Acclaimed historian Deborah E. Lipstadt (Rachel Weisz) must battle to prove the historical truth of the Holocaust when renowned denier David Irving (Timothy Spall) sues her for libel.
Denial is an engaging courtroom drama that respects the history it is debating. While it gives Irving the space to put across his views, it never says those views are right or fair. The film frames Lipstadt and her team of lawyers as the speakers of truth and rightly so.
The scenes set at Auschwitz concentration camp are very respectable. The actors’ reactions to the environment they’re in is visceral and nothing is over-played in these scenes. The shorts of the hundreds and thousands of suitcases and other belongings of the Jews who were there is haunting, and the film doesn’t flinch away from the cold, harsh truth of the place and its history.
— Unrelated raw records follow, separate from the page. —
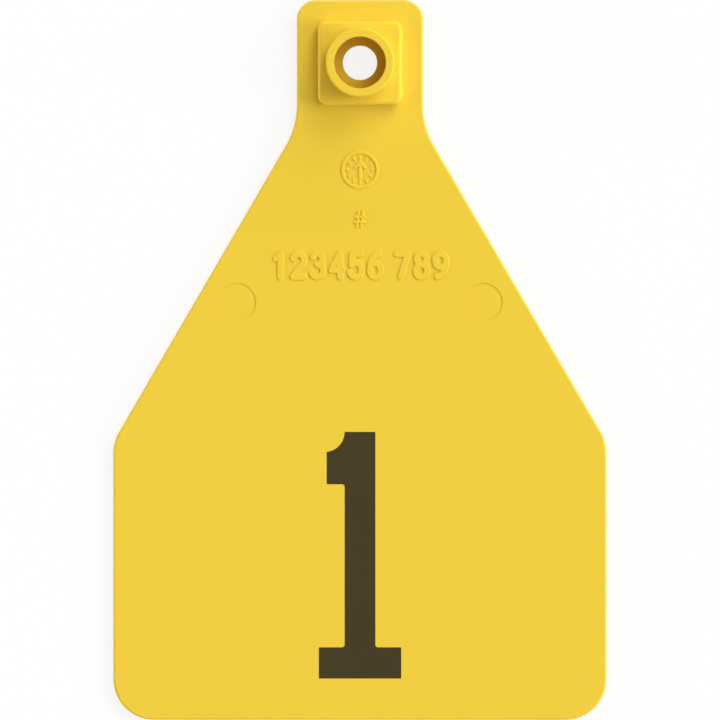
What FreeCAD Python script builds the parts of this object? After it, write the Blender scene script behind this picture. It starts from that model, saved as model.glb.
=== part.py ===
"""Livestock ear tag: the numbered panel half of a two-piece tag.

It is one moulding in flexible polyurethane. A wide flat panel carries the animal's number. Above it the
sides run in at an angle to a narrow neck, which is thicker than the panel and thins down to it over a
short taper. The neck carries a square pad, and on the pad stands a round boss. A stepped hole goes
through all three: the arrow head of the other half's stud is pushed through the narrow hole in the
web at the back, opens out in the wider socket in front of it, and can't be pulled back.

The number is burnt into the panel as a shallow recess and filled with dark ink. The ink is the only
other material, so it is a node of its own.

Frame: +Z is the way the numbered front faces and +Y points from the panel to the neck. The origin is
on the axis of the stud hole, at the flat back face. The tag lies on that face.
"""

import FreeCAD
import Part

import math
import os

Vector = FreeCAD.Vector
UP = Vector(0, 0, 1)
ACROSS = Vector(1, 0, 0)

# Outline, seen from the front. Heights are measured along Y from the axis of the stud hole.
panel_width = 76.2
neck_width = 19.5
top_above_hole = 9.7
neck_corner_below_hole = 9.85
shoulder_below_hole = 58.5
bottom_below_hole = 101.5
top_corner_radius = 3.0
neck_blend_radius = 12.7
shoulder_radius = 6.4
bottom_corner_radius = 6.35

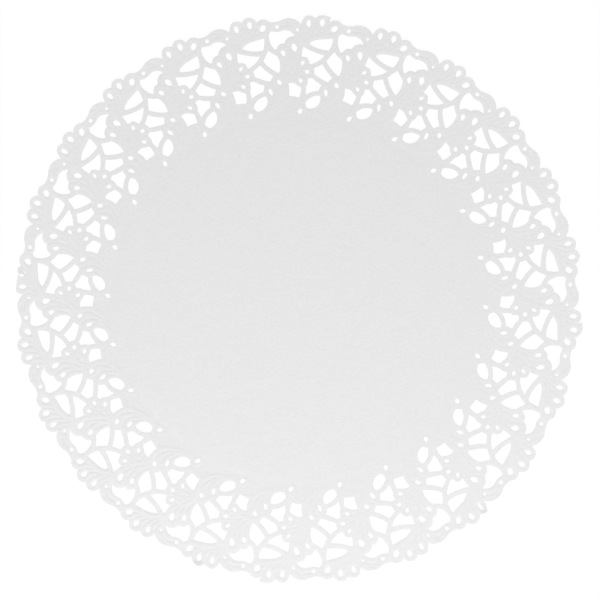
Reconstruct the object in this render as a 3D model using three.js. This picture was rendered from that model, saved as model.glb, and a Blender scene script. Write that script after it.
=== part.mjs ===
// A round paper doily, laid flat. A plain middle lies inside a lace border of 24 equal repeats, all of it
// cut from one sheet. Each repeat has three small lobes and one long scallop on the rim, eight large
// openings and a group of eyelets.
// Millimetres, +Z up. The sheet rests on z = 0, and the middle of its underside is the origin.

import * as THREE from 'three';

// Driving dimensions
const acrossLobes = 304.8; // over the tips of two opposite middle lobes
const sheetThickness = 1.0; // the sheet with its pressed relief, as one flat slab
const repeatCount = 24; // equal repeats round the border
const firstRepeatAngle = 7.5; // degrees from +X to the middle line of repeat 0, counted anticlockwise
const eyeletSides = 6;
const paperColour = 0xececea;
const paperRoughness = 0.85;

// The tables below are drawn for a doily of this size, and scale with acrossLobes.
const drawnAcrossLobes = 304.8;
const drawingScale = acrossLobes / drawnAcrossLobes;
const repeatAngle = (2 * Math.PI) / repeatCount;

// One repeat, drawn with its middle line upright and gone round clockwise. Each row is a corner:
// side is its distance to the right of the middle line, out its distance from the doily's centre,
// bow how far the edge from it to the next corner swells out of the outline (into it when negative),
// and steps the number of straight lengths in that edge.
const rim = [
  // side, out, bow, steps
  [-15.6, 145.9, 0.1, 1], // notch before the first lobe
  [-15.1, 148.3, 2.1, 3], // first lobe
  [-8.3, 150.1, 2.75, 4], // middle lobe
  [-0.4, 149.1, 1.5, 3], // third lobe
  [5.9, 148.9, -0.75, 2], // hollow start of the long scallop
  [12.5, 148.3, 2.1, 4], // long scallop, up to the next repeat's notch
];

const openings = {
  bell: [
    // side, out, bow, steps
    [4.9, 142.3, 0.1, 1],
    [6.4, 143.8, -0.6, 2],
    [12.7, 143.2, 1.1, 2],
    [18.4, 139.4, -1.25, 3],
    [12.5, 136.0, -1.1, 2],
    [8.0, 133.6, 0.15, 1],
    [6.9, 133.6, 0.85, 2],
  ],
  leaf: [
    // side, out, bow, steps
    [-9.9, 136.7, 1.0, 3],
    [2.2, 140.4, 0.45, 1],
    [0.9, 133.9, 0.8, 3],
    [-9.7, 136.1, 0, 1],
  ],
  notchedTriangle: [
    // side, out, bow, steps
    [-13.1, 134.1, -0.25, 2],
    [-1.6, 130.9, 0.6, 2],
    [-8.3, 125.7, -0.5, 2],
    [-10.6, 129.0, 0.1, 1],
    [-13.4, 129.1, 0, 1],
  ],
  kite: [
    // side, out, bow, steps
    [3.8, 133.3, -0.25, 2],
    [8.1, 130.0, 1.0, 3],
    [7.6, 121.1, 0.4, 2],
    [0.1, 128.2, 0, 1],
  ],
  trapezoid: [
    // side, out, bow, steps
    [-1.7, 126.3, -0.3, 2],
    [4.3, 119.8, 0, 1],
    [2.3, 117.3, 0, 1],
    [-5.3, 120.8, -0.15, 1],
    [-5.9, 123.7, -0.2, 1],
  ],
  arrow: [
    // side, out, bow, steps
    [-8.5, 118.1, 0.15, 1],
    [-6.3, 118.6, -0.3, 2],
    [-0.9, 115.6, 0, 1],
    [-2.0, 112.1, -0.45, 2],
    [-8.2, 109.7, 0, 1],
    [-8.7, 113.6, 0, 1],
    [-8.1, 115.1, 0, 1],
  ],
  square: [
    // side, out, bow, steps
    [11.8, 115.1, 0.75, 3],
    [18.4, 112.1, 0.4, 1],
    [16.4, 106.9, -0.2, 1],
    [11.3, 108.5, -0.5, 2],
  ],
  oval: [
    // side, out, bow, steps
    [-0.8, 109.8, 2.9, 4],
    [-6.9, 102.4, 0, 1],
    [-8.2, 104.9, 1.1, 3],
  ],
};

// The eyelets that are big enough to be cut through here: lean is in degrees, clockwise.
const eyelets = [
  // side, out, width, length, lean
  [-11.7, 146.7, 2.5, 4.1, -10], // in the first lobe
  [-4.5, 148.0, 2.7, 4.2, 0], // in the middle lobe
  [2.25, 145.4, 2.8, 4.2, 30], // in the third lobe
  [17.4, 133.2, 2.9, 4.5, -5], // under the bell
];

// Places where the cutter left the rim uneven. Rows of the rim from the first to the last one named
// give way to the rows given here.
const unevenPlaces = [
  {
    repeat: 5, // a hook over the end of the middle lobe
    first: 2,
    last: 3,
    rows: [
      // side, out, bow, steps
      [-8.3, 150.1, 1.9, 4],
      [-0.1, 151.1, 0, 1],
      [-0.6, 149.2, 1.5, 3],
    ],
  },
  {
    repeat: 11, // the first and the middle lobe in one straight edge
    first: 1,
    last: 3,
    rows: [
      // side, out, bow, steps
      [-15.4, 148.6, 0.3, 1],
      [-13.9, 150.0, 0, 1],
      [-6.0, 149.8, 0.7, 2],
      [-2.2, 150.4, 0, 1],
      [-0.6, 149.0, 1.5, 3],
    ],
  },
  {
    repeat: 13, // the middle lobe cut in flats
    first: 2,
    last: 3,
    rows: [
      // side, out, bow, steps
      [-8.5, 150.0, 0, 1],
      [-7.4, 152.0, 0, 1],
      [-3.8, 152.4, 0, 1],
      [-2.4, 151.1, 0, 1],
      [-0.6, 149.2, 1.5, 3],
    ],
  },
  {
    repeat: 17, // a spur at the end of the middle lobe
    first: 2,
    last: 3,
    rows: [
      // side, out, bow, steps
      [-8.3, 150.1, 1.4, 4],
      [0.3, 152.0, 0, 1],
      [-0.8, 149.5, 1.5, 3],
    ],
  },
  {
    repeat: 20, // a narrow first lobe
    first: 0,
    last: 2,
    rows: [
      // side, out, bow, steps
      [-15.3, 145.8, -0.2, 1],
      [-13.8, 148.5, 0.1, 1],
      [-13.3, 150.6, 0.7, 2],
      [-8.5, 150.6, 2.6, 4],
    ],
  },
  {
    repeat: 23, // a spur at the start of the middle lobe
    first: 2,
    last: 2,
    rows: [
      // side, out, bow, steps
      [-8.4, 149.8, 0, 1],
      [-9.0, 151.8, 1.9, 3],
    ],
  },
];

// The points of the arc from one corner to the next, without the next corner itself.
function arcPoints(from, to, bow, steps) {
  if (bow === 0 || steps === 1) {
    const points = [];
    for (let i = 0; i < steps; i += 1) {
      points.push(from.clone().lerp(to, i / steps));
    }
    return points;
  }
  const chord = to.clone().sub(from);
  const half = chord.length() / 2;
  const radius = (half * half + bow * bow) / (2 * bow);
  const outwards = new THREE.Vector2(-chord.y, chord.x).normalize();
  const centre = from.clone().lerp(to, 0.5).addScaledVector(outwards, bow - radius);
  const sweep = 4 * Math.atan(bow / half);
  const points = [];
  for (let i = 0; i < steps; i += 1) {
    points.push(from.clone().rotateAround(centre, (-sweep * i) / steps));
  }
  return points;
}

// A table of corners as points in the drawing of one repeat.
function outlinePoints(rows, end) {
  const points = [];
  rows.forEach(([side, out, bow, steps], i) => {
    const next = rows[i + 1] ?? end ?? rows[0];
    const from = new THREE.Vector2(side, out);
    const to = new THREE.Vector2(next[0], next[1]);
    points.push(...arcPoints(from, to, bow, steps));
  });
  return points;
}

// An eyelet as points in the drawing of one repeat.
function eyeletPoints([side, out, width, length, lean]) {
  const points = [];
  for (let i = 0; i < eyeletSides; i += 1) {
    const angle = (2 * Math.PI * i) / eyeletSides;
    const point = new THREE.Vector2((Math.sin(angle) * width) / 2, (Math.cos(angle) * length) / 2);
    point.rotateAround(new THREE.Vector2(), -THREE.MathUtils.degToRad(lean));
    points.push(point.add(new THREE.Vector2(side, out)));
  }
  return points;
}

// Points from the drawing of one repeat, at full size and turned to where repeat number k lies.
function placed(points, k) {
  const turn = THREE.MathUtils.degToRad(firstRepeatAngle - 90) + k * repeatAngle;
  const centre = new THREE.Vector2();
  return points.map((point) => point.clone().multiplyScalar(drawingScale).rotateAround(centre, turn));
}

// The rows of the rim at repeat number k.
function rimRows(k) {
  const place = unevenPlaces.find((entry) => entry.repeat === k);
  if (!place) {
    return rim;
  }
  return [...rim.slice(0, place.first), ...place.rows, ...rim.slice(place.last + 1)];
}

// The first corner of the repeat that lies clockwise of number k, seen in the drawing of number k.
function nextNotch(k) {
  const [side, out] = rimRows((k + repeatCount - 1) % repeatCount)[0];
  const notch = new THREE.Vector2(side, out).rotateAround(new THREE.Vector2(), -repeatAngle);
  return [notch.x, notch.y];
}

function doilyShape() {
  const edge = [];
  const holes = [];
  for (let k = repeatCount - 1; k >= 0; k -= 1) {
    edge.push(...placed(outlinePoints(rimRows(k), nextNotch(k)), k));
    Object.values(openings).forEach((rows) => holes.push(placed(outlinePoints(rows), k)));
    eyelets.forEach((row) => holes.push(placed(eyeletPoints(row), k)));
  }
  // An outline that runs anticlockwise lets the extrusion turn each hole the way it needs.
  const shape = new THREE.Shape(edge.reverse());
  shape.holes = holes.map((points) => new THREE.Path(points));
  return shape;
}

function makeDoily() {
  const geometry = new THREE.ExtrudeGeometry(doilyShape(), {
    depth: sheetThickness,
    bevelEnabled: false,
    steps: 1,
  });
  const paper = new THREE.MeshStandardMaterial({
    name: 'paper',
    color: paperColour,
    roughness: paperRoughness,
    metalness: 0,
  });
  const mesh = new THREE.Mesh(geometry, paper);
  mesh.name = 'doily';
  return mesh;
}

const part = new THREE.Group();
part.name = 'paper_doily';
part.add(makeDoily());

export default part;
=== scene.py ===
"""A round paper doily with a cut and pressed lace border, laid flat in a plain pale studio.

Objects are in metres, +Z up. The lace itself is drawn in millimetres, as one repeat that stands upright: side
is the distance to the right of its middle line, and out the distance from the doily's middle along that line.
"""

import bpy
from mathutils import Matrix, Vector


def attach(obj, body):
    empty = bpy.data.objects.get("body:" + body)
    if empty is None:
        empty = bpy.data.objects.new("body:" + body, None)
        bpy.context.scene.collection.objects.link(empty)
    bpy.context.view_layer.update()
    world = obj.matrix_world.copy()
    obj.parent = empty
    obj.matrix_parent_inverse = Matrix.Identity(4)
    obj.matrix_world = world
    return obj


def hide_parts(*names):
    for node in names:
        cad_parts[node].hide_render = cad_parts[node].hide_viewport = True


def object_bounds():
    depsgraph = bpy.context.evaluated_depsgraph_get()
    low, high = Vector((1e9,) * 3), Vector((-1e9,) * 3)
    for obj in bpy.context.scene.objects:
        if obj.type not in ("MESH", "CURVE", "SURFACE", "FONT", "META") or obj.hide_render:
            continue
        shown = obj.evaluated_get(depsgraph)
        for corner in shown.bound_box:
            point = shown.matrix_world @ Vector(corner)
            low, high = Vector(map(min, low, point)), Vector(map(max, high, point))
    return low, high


bl_info = {
    "name": "Paper Doily",
    "version": (1, 0, 0),
    "blender": (4, 5, 0),
    "location": "3D View > Sidebar > Doily",
    "description": "Adds a round paper doily with a cut and pressed lace border, and a plain studio round it",
    "category": "Add Mesh",
}

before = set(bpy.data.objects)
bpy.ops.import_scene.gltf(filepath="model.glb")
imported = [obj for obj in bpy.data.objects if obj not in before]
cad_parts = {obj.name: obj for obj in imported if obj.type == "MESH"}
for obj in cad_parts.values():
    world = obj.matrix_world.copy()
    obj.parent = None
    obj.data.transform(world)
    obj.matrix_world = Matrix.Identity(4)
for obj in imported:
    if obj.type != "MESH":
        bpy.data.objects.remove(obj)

import math

import bmesh
import bpy
from bpy.props import FloatProperty, FloatVectorProperty, PointerProperty
from mathutils import Matrix, Vector, noise
from mathutils.geometry import delaunay_2d_cdt
from mathutils.kdtree import KDTree

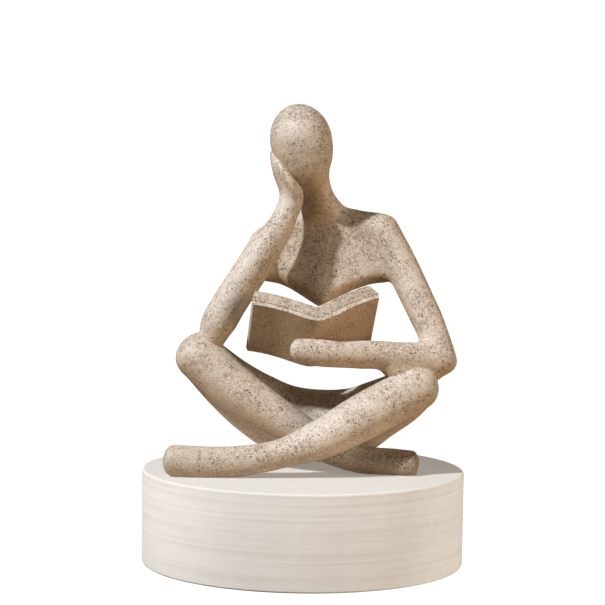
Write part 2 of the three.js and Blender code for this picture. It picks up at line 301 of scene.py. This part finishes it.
TRUNK_FORMS = [
    HEAD, NECK, CHEST, COLLAR, PROPPING_ARM, HOLDING_ARM, HOLDING_FOREARM, ELBOW_WEB,
]
TRUNK_VOXEL = 1.0 * MM
TRUNK_ZONES = [
    [4, 4, 70, 13, 1], [4, 5, 62, 14, 1], [-10, 5, 60, 12, 1], [18, 5, 63, 12, 0.8],
    [11, 2, 67, 10, 1], [21.5, 4, 51.5, 6, 0.7], [1, -1, 79, 9, 1], [36, -4, 32, 12, 1],
    [26, -8, 29.5, 12, 1],
]
TRUNK_ROUNDS = 60
FOREARM_VOXEL = 0.9 * MM
WRIST_ZONES = [[-4, -5, 74, 9, 1], [-5, -6, 80, 7, 0.6]]
WRIST_ROUNDS = 30
SEAT_VOXEL = 1.2 * MM
KNEE_ZONES = [
    [-25, -4, 36, 5, 1], [-22, -3, 44, 10, 1], [-29, -4, 31, 10, 0.3], [31, -5, 23, 10, 0.5],
]
KNEE_ROUNDS = 20


def reader():
    """The figure: a softened trunk, with the forearm, the lap and the shins creased into it."""
    trunk = cast("reader", TRUNK_FORMS, TRUNK_VOXEL)
    soften(trunk, TRUNK_ZONES, TRUNK_ROUNDS)
    forearm = cast("forearm", [PROPPING_FOREARM, PROPPING_HAND, HAND_EDGE], FOREARM_VOXEL)
    soften(forearm, WRIST_ZONES, WRIST_ROUNDS)
    seat = cast("seat", [LAP], SEAT_VOXEL)
    rear_shin = cast("rear_shin", [REAR_SHIN])
    front_shin = cast("front_shin", [FRONT_SHIN])
    join(trunk, [forearm, seat, rear_shin, front_shin])
    soften(trunk, KNEE_ZONES, KNEE_ROUNDS)
    rest_flat(trunk)
    return trunk


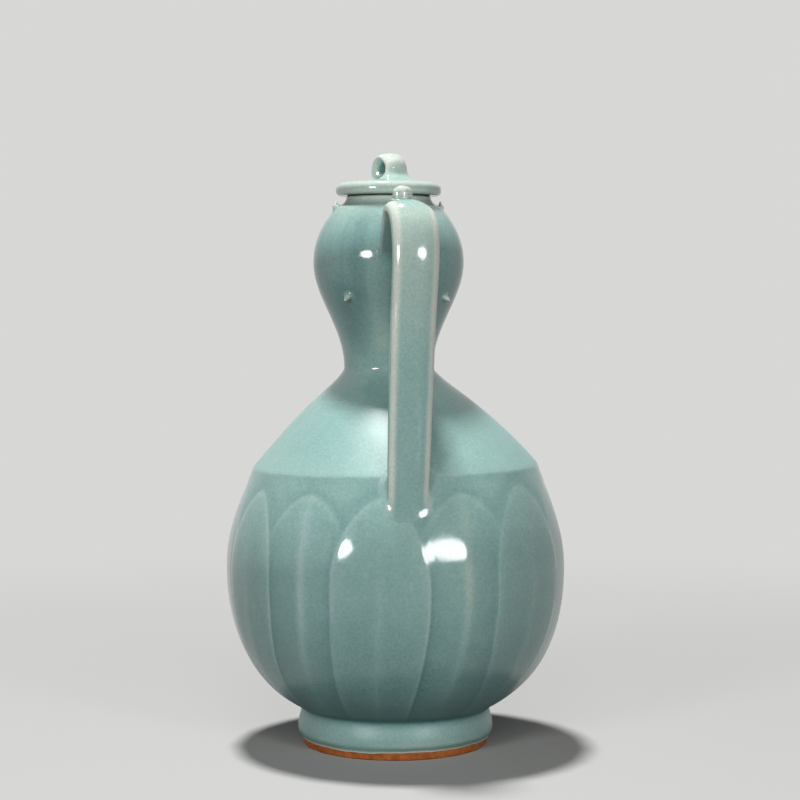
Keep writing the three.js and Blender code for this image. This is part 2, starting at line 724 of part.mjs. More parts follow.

The courtroom scenes are tense as Irving and Richard Rampton (Tom Wilkinson), Lipstadt’s lawyer, verbally spar over points of racism, anti-Semitism and what is fact and fiction. It’s touching how this case becomes so much to all of the defence team, Rampton can be blunt in his questions when investigation Auschwitz but it’s only so he can be best prepared.
There’s a few scenes between Lipstadt and a holocaust survivor (Harriet Walter) that are touching but almost feel like they are there to hammer home the point of getting some form of justice or closure for the victims and survivors, when it’s not really needed thanks to Weisz’s performance. Lipstadt is a Jew and that emotional connection can be found through her, and she acts as a voice for those who suffered.
Denial is a gripping true story. It’s a tough watch at times but great performances by all involved makes you root for those fighting for the truth in a very clever and complicated way, while Spall plays a man who you can’t quite believe is a real person, who apparently truly believed what he did. 4/5.